The 21st century saw its own social hysterias centered around the transgender issue, Donald Trump, and everything “woke.”

“Woke” brought out the absolute worst in those caught up in its ideology. Legions of college students drank deep of the contaminated spring of racial grievance. Almost as if they had marching orders, they fanned out to identify and condemn even the slightest offense.

And one of their dumbest ideas was “cultural appropriation” or what they considered “theft” of cultural attributes of other cultures by what they called “white” culture.

In this context, usually what they call “white” is synonymous with “mainstream.”

They saw culture as something one could and should put into protective silos for only people of that culture to enjoy. Historians will look back with head shaking wonder at earnest university students protesting “Taco Tuesday” as a crime against culture.

Conversely, cultures they deemed “bad,” such as the heritage of the South and the Confederacy, were to be condemned, if referred to at all

These kids should have taken lessons not from their professors, but from Sammy Davis Jr. and Richie Havens.

In 1965 Jerry Jeff Walker, a folk singer from New York, found himself in a New Orleans jail for either public intoxication or vagrancy. Inside he met some colorful characters, including one old-timer who referred to himself as Mr. Bojangles. Prior to the advent of computerized data sharing across the nation, sometimes petty criminals in the South would give the name “Bojangles” instead of their own to hide their identity.

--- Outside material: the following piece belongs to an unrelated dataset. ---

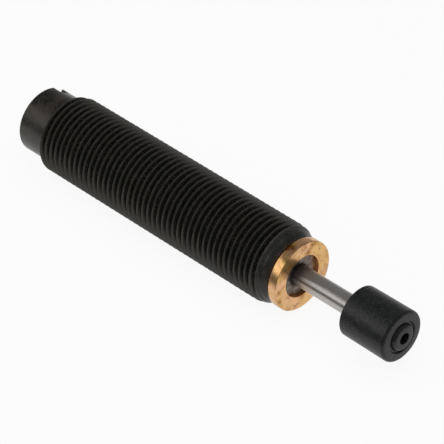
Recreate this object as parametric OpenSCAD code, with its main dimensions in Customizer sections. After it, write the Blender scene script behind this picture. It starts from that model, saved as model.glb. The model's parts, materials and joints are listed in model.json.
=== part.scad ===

This Bojangles told of his life as an itinerant entertainer and of his profound sadness after the death of his dog. Walker related the man’s story through song.

Sammy Davis Jr, who joked on stage that his combined Puerto Rican and black ancestry, along with his Jewish faith, would offend everyone, heard the song and found his heart touched. Davis  took the simple country-folk melody and gave it length and elegance as only a jazz style can. In every recorded version still around, the way Davis sings the first words “I knew a man, Bojangles and, he’d dance for you . . .” brings a powerful humanity through soft melancholy.

He performed Mr. Bojangles, a story originally told by a white convict, in every show for the remainder of his life.

Even more profound, the black folk singer Richie Havens injected his own humanity into a song-story that younger people in 21st century America would likely not comprehend. A Canadian act called The Band, who for years backed up Bob Dylan, crafted a story about a man and his family crushed by the Civil War.

“The Night They Drove Old Dixie Down” recounts the privation, fear, and hopelessness that many Southerners felt in 1865 “Stoneman’s cavalry came and they tore up the tracks again,” “you take what you need and you leave the rest, but they should never have taken the very best,” or “he was just 18, proud and brave, but a Yankee laid him in his grave” show the power of songwriting at its best, wringing pathos from any listener.

Havens started off like Walker, ironically, singing in Greenwich Village coffeehouses and made his name performing “Freedom” at Woodstock. He recorded a performance at the iconic DC music venue “The Cellar Door,” an album that included his cover of “The Night They Drove Old Dixie Down.”

Like Davis in “Mr Bojangles,” Havens opens with an even more melancholy tone than others who recorded the song. “Virgil Cain is my name and I served on the Danville train,” the song opens. Havens adds a note of dejection and hopelessness that goes just a bit beyond The Band and Joan Baez, who also covered the song.

Havens did not sing the song to glorify the Confederacy and the suffering and sacrifices its soldiers made on its behalf. He and Baez looked at the song more in the context of what combat and war does to the men who fight it and their families back home. Though the 1969 song emerged in the context of both the antiwar and civil rights movements, those who sang it saw the messaging, both antiwar and pro soldier simultaneously, as the real meaning.

Davis and Havens, black men who knew well the cudgel of racial discrimination wielded in those times, sang the stories of white men who suffered, yet endured. They chose to emphasize the impact of human suffering and how it helps different people to relate to each other rather than dwell on racial or historical differences.

They told the story of others to expand their listeners’ compassion and humanity, two attributes much less common in these “enlightened” times.